In terms of product sectors, motor vehicles rebounded from the recession and led the field in 2010 with £90m expenditure on radio. The finance sector similarly rebounded to £52m in 2010. On the other hand, the property sector did not rebound and its spending on radio of £8m in 2010 was down 42% compared to two years earlier. Likewise, online retailers spent only £2m on radio in 2010, down 55% from two years earlier.

Public expenditure on radio fell from the number one product sector in 2007, 2008 and 2009 to fourth place in 2010. Inevitably, given that the coalition was only elected mid-2010, the cuts to public expenditure are likely to have as much impact on radio in 2011 as they had in 2010. Neither is there any prospect of these cuts being restored under the present government.

Total radio sector revenues for 2010 are likely to be up slightly year-on-year [see Oct 2010 blog]. This is not something to shout about, given that Q2 and Q3 in 2009 had produced commercial radio’s lowest recorded revenues this millennium. However, it is an achievement in an environment where expenditure by commercial radio’s biggest advertising client fell off a cliff (as the graphs above demonstrate visually).
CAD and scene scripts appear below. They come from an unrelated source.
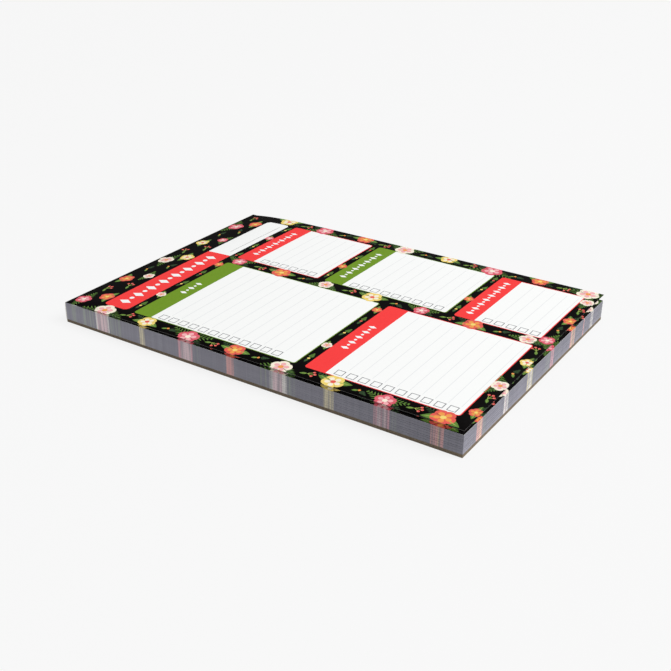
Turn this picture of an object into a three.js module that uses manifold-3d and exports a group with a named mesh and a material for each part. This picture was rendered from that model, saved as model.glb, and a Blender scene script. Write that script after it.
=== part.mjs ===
// A tear-off daily notepad: a glued pad of printed sheets on a chipboard back.
// Units are millimetres. X runs across the page from left to right, Y from its foot to its
// glued head, and Z up. The origin is under the middle of the pad, on the surface it lies on.

import * as THREE from 'three';
import { mergeVertices } from 'three/addons/utils/BufferGeometryUtils.js';
import Module from 'manifold-3d';

const wasm = await Module();
wasm.setup();

// Page and pad
const pageWidth = 158.75;
const pageLength = 228.6;
const boardThickness = 1.6;
const sheetThickness = 0.1;
const lyingSheetCount = 94;
const glueThickness = 0.6;

// Open sides of the pages that lie flat: a few sheets at a time, they draw in a little
const stepCount = 22;
const stepDraw = 0.14;

// Curl of the first sheet. It stays flat over the glued strip, rises soon after it and
// then runs on slowly to the foot. It is a little higher at the right, and crowned between.
const gluedStrip = 3;
const riseLength = 18;
const riseLeft = 1.15;
const riseRight = 2.6;
const slopeLeft = 1.0;
const slopeRight = 0.6;
const crown = 0.7;

// Layout of the print, measured from the page's edges
const sideMargin = 8.75;
const leftColumn = 75.5;
const gutter = 8.25;
const titleTop = 18.6;
const titleHeight = 15.7;
const titleRadius = 2.4;
const panelTop = 39.2;
const footMargin = 6.6;
const leftUpperHeight = 98.8;
const leftGap = 5.2;
const rightUpperHeight = 54.4;
const rightMiddleHeight = 73.2;
const rightGap = 4.2;
const barHeight = 11.35;
const outlineWidth = 0.5;
const panelRadius = 1.6;

// Printed colour is a thin film that lies just above the paper, and two colours keep a
// hairline between them
const inkThickness = 0.04;
const inkLift = 0.02;
const inkHairline = 0.04;

// Blossoms and leaves that the ground colour leaves open. Two rows of them stand over the
// title strip, and the first and last of each row stand this far in from the page's corners.
const motifMargin = 0.55;
const leafLength = 6.2;
const leafWidth = 2.5;
const headRowWidth = 9.3;
const headRowInset = 8;
const titleRowWidth = 8.2;
const titleRowInset = 16;
const leftRowStart = 25;
const leftRowEnd = 12;
const rightRowStart = 30;
const rightRowEnd = 7;
const gutterRowInset = 5;
const footRowInset = 15;

// Places that follow from the sizes above
const halfWidth = pageWidth / 2;
const pageFoot = -(pageLength + glueThickness) / 2;
const pageHead = pageFoot + pageLength;
const blockTop = boardThickness + lyingSheetCount * sheetThickness;
const sheetTop = blockTop + sheetThickness;
const rightColumn = pageWidth - 2 * sideMargin - leftColumn - gutter;
const secondStripStart = gluedStrip + 5;

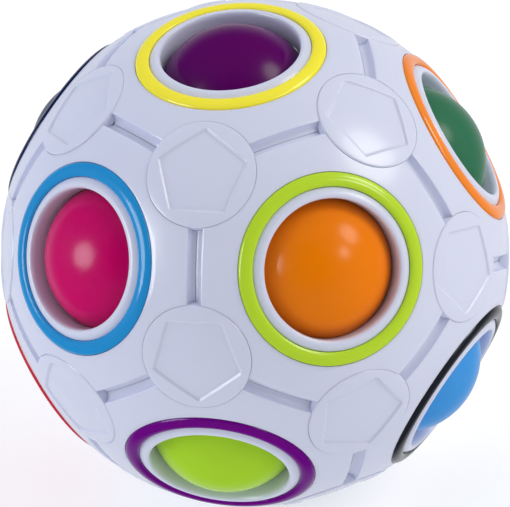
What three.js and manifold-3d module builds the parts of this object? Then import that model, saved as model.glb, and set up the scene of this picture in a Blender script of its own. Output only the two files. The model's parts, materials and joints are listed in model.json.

Unfortunately, in the longer term, unless commercial radio succeeds in improving its performance with listeners, both in absolute terms and in comparison with BBC radio, it cannot expect its revenues to return to levels recorded a decade ago. By 2009, UK commercial radio revenues had fallen by 32% since 2000 in real terms. Radio’s revenues from national advertisers had fallen by 47% during that period. That will be an almost impossible expanse of ground to regain.